Converting a display-referred ProPhotoRGB image that has colors that 
exceed the very small bounded sRGB color gamut, from ProPhotoRGB to 
unbounded mode sRGB, doesn't create a slight HDR image.


The dynamic range of the display-referred ProPhotoRGB image colors 
doesn't change when the image is converted to unbounded mode sRGB. Just 
the chromaticities used to encode the RGB data change.


In the unbounded mode sRGB color space the relationship between channel 
values and intensity is broken. The resulting image is neither 
display-referred nor magically made into high dynamic range 
scene-referred.


See Unbounded mode sRGB is neither display-referred nor 
scene-referred, 
http://ninedegreesbelow.com/gimpgit/unbounded-srgb-display-scene-bounded.html




The primary goal will still be adapting channel displays; histograms
etc. to encompass/translate to show the 0.0 and 1.0 values; in
relation to a defined target/output profile. A hybrid linear-centric
approach might also work well.


Is the target/output profile to which you are referring the *source* 
profile, meaning the ICC profile that the image was in before it gets 
forcibly converted to unbounded mode sRGB?


Or is the target/output profile the ICC profile to which the user 
intends to eventually convert the image, such as perhaps a printer profile?


What do you mean by hybrid linear-centric approach?



If we on import linearise the data (using the RGB primaries of the
source color space), and then scale values down based on the magnitude
of the most intense primary, and pretend that the resulting data is
RGBA float; there will neither be cross component contamination nor
out-of-ui-range values.


If you are talking about scaling the data so that any possible color in 
the source color space would fit into the very small bounded sRGB color 
gamut, that a pretty large scale factor for ProPhotoRGB.



I have not done actual experiments - to see the impact doing this
would have on the visual result,


I did an experiment. I downloaded Bruce Lindbloom's RGB16Million test 
image (http://brucelindbloom.com/index.html?RGB16Million.html), bumped 
the precision to 32-bit floating point, assigned the regular gamma=1.80 
ProPhotoRGB ICC profile, and converted the image to linear gamma 
ProPhotoRGB.


Then I set Preferences/Color Management/Mode of operation to Print 
simulation, set the Print simulation profile to a linear gamma sRGB 
profile, and chose Mark out of gamut colors.

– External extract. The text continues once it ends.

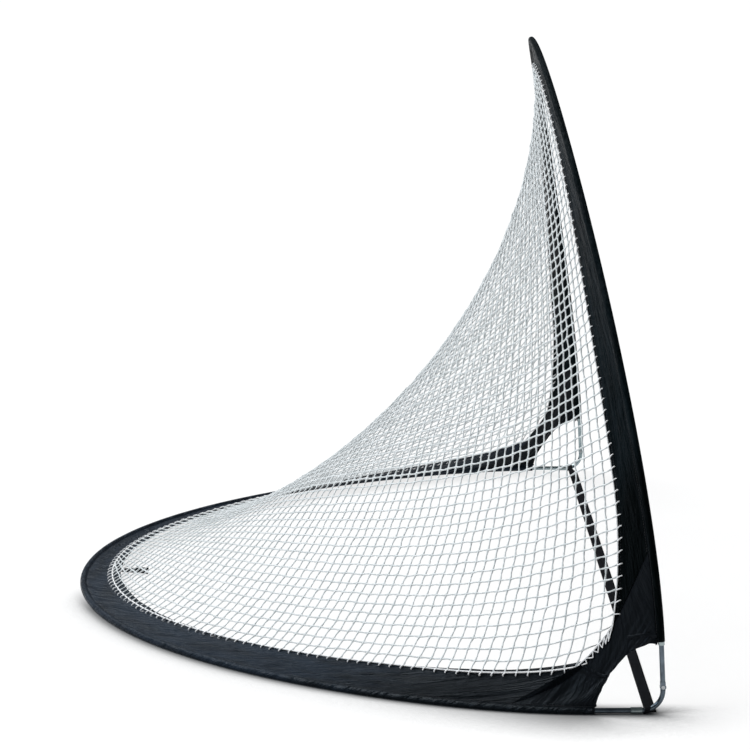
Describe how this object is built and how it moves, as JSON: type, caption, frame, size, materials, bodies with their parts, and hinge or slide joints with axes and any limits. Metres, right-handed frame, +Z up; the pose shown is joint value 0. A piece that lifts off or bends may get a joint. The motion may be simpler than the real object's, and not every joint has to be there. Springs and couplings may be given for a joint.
{
  "type": "chipping net",
  "caption": "Pop-up target net: a folding upright hoop and a ground hoop in black sleeves with a white net pocket between them.",
  "frame": {"origin": "middle of the goal line strap's underside, on the ground", "axes": "+X along the goal line, +Y back under the net to the rear tip, +Z up"},
  "size_m": [1.843, 1.12, 1.1127],
  "materials": {
    "sleeve_fabric": "tightly woven coated nylon with a satin sheen",
    "gusset_fabric": "tightly woven coated nylon, doubled and stitched",
    "webbing": "flat woven polypropylene webbing",
    "net_twine": "soft braided white twine",
    "edge_cord": "braided white cord",
    "fibreglass": "smooth pultruded fibreglass rod",
    "tube_steel": "dark bright-plated steel tube",
    "collar_steel": "bright satin steel collar",
    "ferrule_steel": "satin steel tube",
    "pin_steel": "bright rivet head"
  },
  "bodies": {
    "ground_hoop": {"ground_rod_left": "fibreglass", "ground_rod_right": "fibreglass", "tip_ferrule": "ferrule_steel", "ground_end_tube_left": "tube_steel", "ground_end_tube_right": "tube_steel", "elbow_left": "tube_steel", "elbow_right": "tube_steel", "ground_coupling_left": "collar_steel", "ground_coupling_right": "collar_steel", "ground_rod_pocket": "sleeve_fabric", "ground_sleeve_band": "sleeve_fabric", "ground_net_cord": "edge_cord", "goal_line_strap": "webbing", "strap_loop_left": "webbing", "strap_loop_right": "webbing", "tip_tab": "webbing", "net": "net_twine", "corner_gusset_left": "gusset_fabric", "corner_gusset_right": "gusset_fabric"},
    "upright_hoop": {"upright_rod_left": "fibreglass", "upright_rod_right": "fibreglass", "crown_ferrule": "ferrule_steel", "upright_end_tube_left": "tube_steel", "upright_end_tube_right": "tube_steel", "fold_pin_left": "pin_steel", "fold_pin_right": "pin_steel", "upright_mouth_ring_left": "collar_steel", "upright_mouth_ring_right": "collar_steel", "upright_rod_pocket": "sleeve_fabric", "upright_sleeve_band": "sleeve_fabric", "upright_net_cord": "edge_cord"}
  },
  "joints": [
    {"name": "fold", "type": "hinge", "parent": "ground_hoop", "child": "upright_hoop", "pos_m": [0, -0.02, 0.049], "axis": [-1, 0, 0], "range_deg": [0, 80], "stiffness_Nm_per_rad": 3, "springref_deg": -40.11, "deforming": ["net", "corner_gusset_left", "corner_gusset_right", "upright_sleeve_band", "upright_net_cord"]}
  ]
}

Then I used Levels and moved the Output lower and upper sliders to 33.00 
and 67.00, which just made the out of gamut colors disappear. The image 
was very desaturated with the dynamic range cut to a third.

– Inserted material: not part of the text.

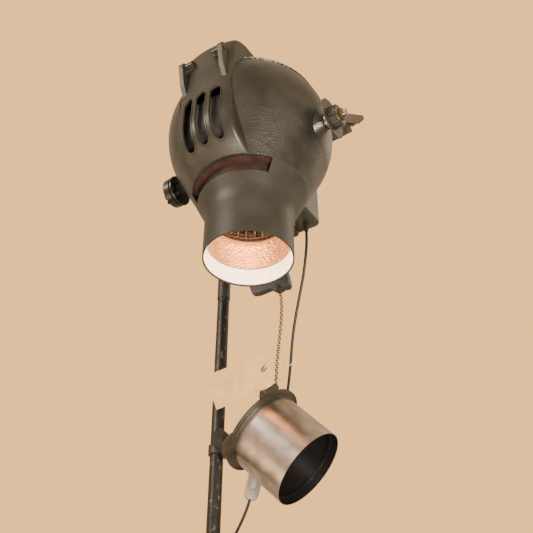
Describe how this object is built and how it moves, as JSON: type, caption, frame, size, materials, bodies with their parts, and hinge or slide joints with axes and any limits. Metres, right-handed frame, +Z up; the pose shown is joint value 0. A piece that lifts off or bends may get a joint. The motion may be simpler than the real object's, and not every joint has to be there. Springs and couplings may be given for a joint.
{
  "type": "surgical light",
  "caption": "Ball-shaped examination lamp head with vent hood and snout, tilting in a bow on a round column, with hung accessory tube, tag, cord and in-line switch.",
  "frame": {"origin": "on the column's axis at its lower end, where it enters a stand", "axes": "+Z up along the column, +X from the column towards the lamp head along the tilt axis, -Y towards the side the hood faces"},
  "size_m": [0.3982, 0.4685, 1.099],
  "materials": {
    "housing_paint": "hammered dark olive-grey, semi-gloss",
    "cone_paint": "smooth dark olive-grey, semi-gloss",
    "hood_paint": "dark olive-brown, semi-gloss",
    "bow_paint": "tan-grey paint, satin",
    "black_paint": "black, semi-gloss",
    "column_paint": "black with worn golden-brown flecks",
    "steel": "brushed",
    "dark_steel": "dark",
    "aluminium": "brushed satin",
    "reflector": "polished",
    "hammered": "hammered reflector, warm",
    "flange_paint": "dark olive, satin",
    "brass": "dull",
    "bakelite": "black phenolic",
    "brown_knob": "dark brown phenolic",
    "inner_dark": "heat-darkened",
    "glass": "clear, filament lamp",
    "ceramic": "ceramic",
    "cord_cover": "black rubber, slightly worn",
    "switch_plastic": "grey-beige",
    "tie_plastic": "black",
    "rocker_plastic": "pale grey",
    "manila": "manila card",
    "string": "cotton string"
  },
  "bodies": {
    "column": {"arm_end_cap": "bakelite", "arm_tube": "steel", "bow": "bow_paint", "bow_bolts": "dark_steel", "bow_hub": "black_paint", "chain": "steel", "chain_clasp": "steel", "clip_box": "black_paint", "column_elbow": "black_paint", "column_screws": "dark_steel", "column_sleeve": "black_paint", "column_tube": "column_paint", "cord_hank": "cord_cover", "cord_lower": "cord_cover", "cord_run": "cord_cover", "cord_tail": "cord_cover", "friction_disc": "bow_paint", "hang_tag": "manila", "hanger_bracket": "black_paint", "hank_tie": "tie_plastic", "inline_back": "switch_plastic", "inline_front": "switch_plastic", "plug_body": "cord_cover", "plug_pins": "brass", "tag_eyelet": "brown_knob", "tag_string": "string", "tube_body": "aluminium", "tube_flange": "flange_paint", "tube_rivets": "steel"},
    "head": {"upper_housing": "housing_paint", "top_cap": "housing_paint", "snout_shell": "cone_paint", "hood_cover": "hood_paint", "hood_lugs": "hood_paint", "vent_baffle": "inner_dark", "rear_box": "housing_paint", "rear_cover": "housing_paint", "snout_liner": "aluminium", "reflector_sleeve": "hammered", "carrier_ring": "inner_dark", "reflector_bowl": "reflector", "bar_cage": "inner_dark", "reflector_posts": "steel", "bulb_glass": "glass", "bulb_cap": "brass", "lamp_socket": "ceramic", "right_stud": "steel", "left_stud": "steel", "left_pad": "bakelite", "ring_nut": "flange_paint", "end_washer": "brass", "cover_screws": "steel", "terminal_block": "ceramic", "lamp_leads": "cord_cover", "switch_bush": "steel", "cord_gland": "cord_cover"},
    "clamp": {"clamp_knob": "bakelite"},
    "box_switch": {"switch_knob": "brown_knob"},
    "rocker": {"switch_rocker": "rocker_plastic"}
  },
  "joints": [
    {"name": "head_tilt", "type": "hinge", "parent": "column", "child": "head", "pos_m": [0.181, -0.184, 0.901], "axis": [1, 0, 0], "range_deg": [-75, 8], "deforming": ["cord_run"]},
    {"name": "clamp_turn", "type": "hinge", "parent": "head", "child": "clamp", "pos_m": [0.016, -0.184, 0.901], "axis": [-1, 0, 0], "range_deg": [-40, 60]},
    {"name": "box_switch_turn", "type": "hinge", "parent": "head", "child": "box_switch", "pos_m": [0.167, -0.018, 0.866], "axis": [0, 0, -1], "range_deg": [0, 90]},
    {"name": "inline_rocker", "type": "hinge", "parent": "column", "child": "rocker", "pos_m": [-0.00121, 0.11143, 0.46256], "axis": [-0.7609, -0.6102, 0.2208], "range_deg": [-8, 8]}
  ]
}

Repeating the same procedure with actual images likewise produces 
extremely desaturated colors. And the channel data is *still rearranged*.

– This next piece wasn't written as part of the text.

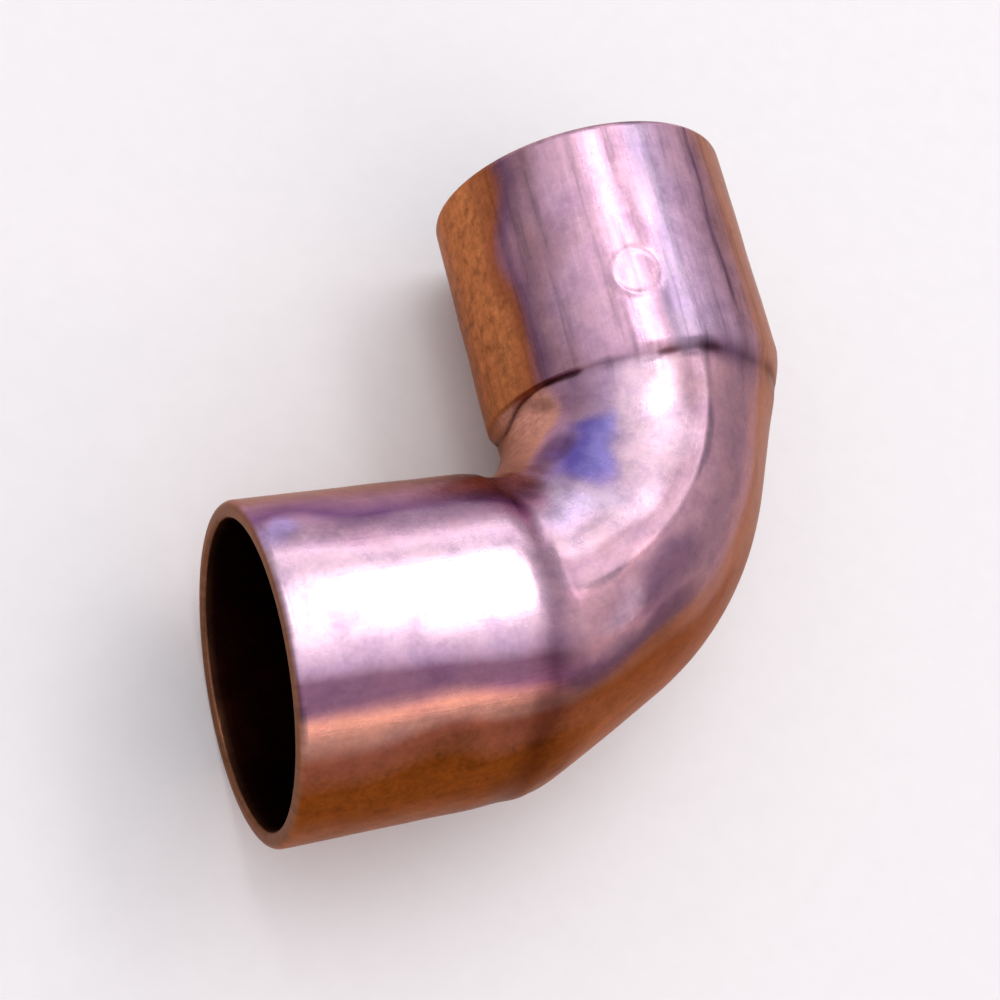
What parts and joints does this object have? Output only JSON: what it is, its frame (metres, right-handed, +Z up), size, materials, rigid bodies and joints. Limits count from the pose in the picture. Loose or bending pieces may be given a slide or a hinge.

If you don't want to rearrange the channel data and you do want the 
image to be in the unbounded mode sRGB color space, you can *assign* the 
sRGB profile, in which case the channel data is preserved and the colors 
are completely wrongly interpreted.



it gives up some aspect of color
management -


Why should people who use GIMP be expected to give up any aspect of 
color management? The whole point of a color-managed workflow is to be 
able to see the image colors to the extent that the monitor profile's 
color gamut allows.



but deal correctly with the tone-response curves.

Could you explain what you mean?


I
suspect the dominant side effect will be a slight loss in luminance.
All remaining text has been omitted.